Suppose you have a Python-based AI agent that handles e-commerce transactions. To trace these operations, first, you configure OpenTelemetry:
from opentelemetry import trace
from opentelemetry.sdk.trace import TracerProvider
from opentelemetry.sdk.trace.export import BatchSpanProcessor, ConsoleSpanExporter
from opentelemetry.instrumentation.requests import RequestsInstrumentor
# Set up a tracer provider
trace.set_tracer_provider(TracerProvider())
tracer = trace.get_tracer(__name__)
# Set up batch span processor with console exporter
span_processor = BatchSpanProcessor(ConsoleSpanExporter())
trace.get_tracer_provider().add_span_processor(span_processor)
# Automatically instrument requests library
RequestsInstrumentor().instrument()
With this configuration, OpenTelemetry will automatically trace HTTP requests and output them to the console. Next, let’s create a sample transaction process to observe:
def process_transaction(order_id):
with tracer.start_as_current_span("process_transaction") as span:
span.set_attribute("order.id", order_id)
# Simulate a sub-process such as fraud detection
with tracer.start_as_current_span("fraud_detection") as fraud_span:
fraud_span.add_event("start_fraud_detection")
# Simulated fraud check logic
fraud_span.add_event("end_fraud_detection")
# Further processing logic...
In this example, every `process_transaction()` call generates a trace with nested spans for each step in the process. By instrumenting your application in this way, you create a detailed map of operations and their dependencies, greatly aiding in pinpointing issues.
Practical Benefits and Challenges
Tracing with OpenTelemetry offers practical benefits: it helps you identify latency problems, observe where errors frequently occur, and track the performance impact of changes. However, real-world adoption isn’t without its challenges. A common hurdle is managing the volume of data generated from traces, especially in high-throughput environments. In such cases, it’s crucial to configure sampling strategies or aggregate data to match your resource capabilities.
Moreover, full integration requires thoughtful design to ensure all relevant parts of your AI system contribute to the overall observability data. This will often involve cross-team collaboration to standardize telemetry collection across different services and components.

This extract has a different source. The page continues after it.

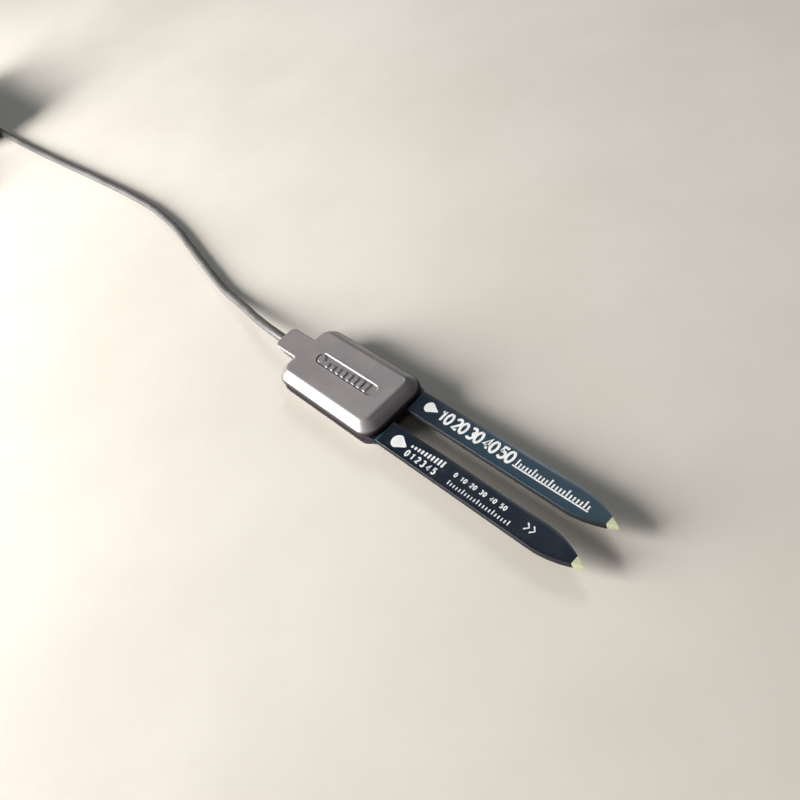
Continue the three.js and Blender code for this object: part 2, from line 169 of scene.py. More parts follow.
def with_tool(piece, tool, operation):
    """Joins or cuts the piece with the tool's closed mesh, for good, and removes the tool."""
    change = piece.modifiers.new(operation, "BOOLEAN")
    change.object, change.operation, change.solver = tool, operation, "EXACT"
    evaluated = piece.evaluated_get(bpy.context.evaluated_depsgraph_get())
    mesh = bpy.data.meshes.new_from_object(evaluated)
    piece.modifiers.clear()
    piece.data = mesh
    bpy.data.objects.remove(tool)


def finish_piece(piece, material, replaces=(), crease=32.0):
    """Smooth faces with sharp edges past the crease angle, a material, and a place in the frame."""
    mesh = piece.data
    mesh.materials.clear()
    mesh.materials.append(material)
    mesh.polygons.foreach_set("use_smooth", np.ones(len(mesh.polygons), bool))
    mesh.polygons.foreach_set("material_index", np.zeros(len(mesh.polygons), np.int32))
    mesh.set_sharp_from_angle(angle=math.radians(crease))
    mesh.update()
    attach(piece, "root")
    if replaces:
        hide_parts(*replaces)
    return piece


def make_piece(name, surface, material, replaces=(), crease=32.0):
    """A finished piece straight from a surface."""
    return finish_piece(bare_object(name, surface), material, replaces, crease)


def smooth_step(low, high, value):
    """0 below low, 1 above high, and 3t^2 - 2t^3 between them."""
    t = np.clip((value - low) / (high - low), 0, 1)
    return t * t * (3 - 2 * t)


def bend(start, corner, end, steps=5):
    """Quadratic arc from start to end, pulled towards the corner."""
    t = np.linspace(0, 1, steps)[:, None]
    start, corner, end = (np.asarray(p, float) for p in (start, corner, end))
    return (1 - t) ** 2 * start + 2 * t * (1 - t) * corner + t**2 * end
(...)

Despite these challenges, the insights gained are invaluable. For instance, real-time monitoring of your AI agent’s decision-making processes can help assure compliance with ethical guidelines, or quickly mitigate undesirable outcomes. It bridges the gap between AI deployment and operational assurance.
In essence, utilizing OpenTelemetry to trace AI agents enables you to see inside the black box, transforming obscure AI decision-making into understandable workflows. As businesses increasingly rely on AI, such observability is not just beneficial, but necessary for maintaining resilient AI systems.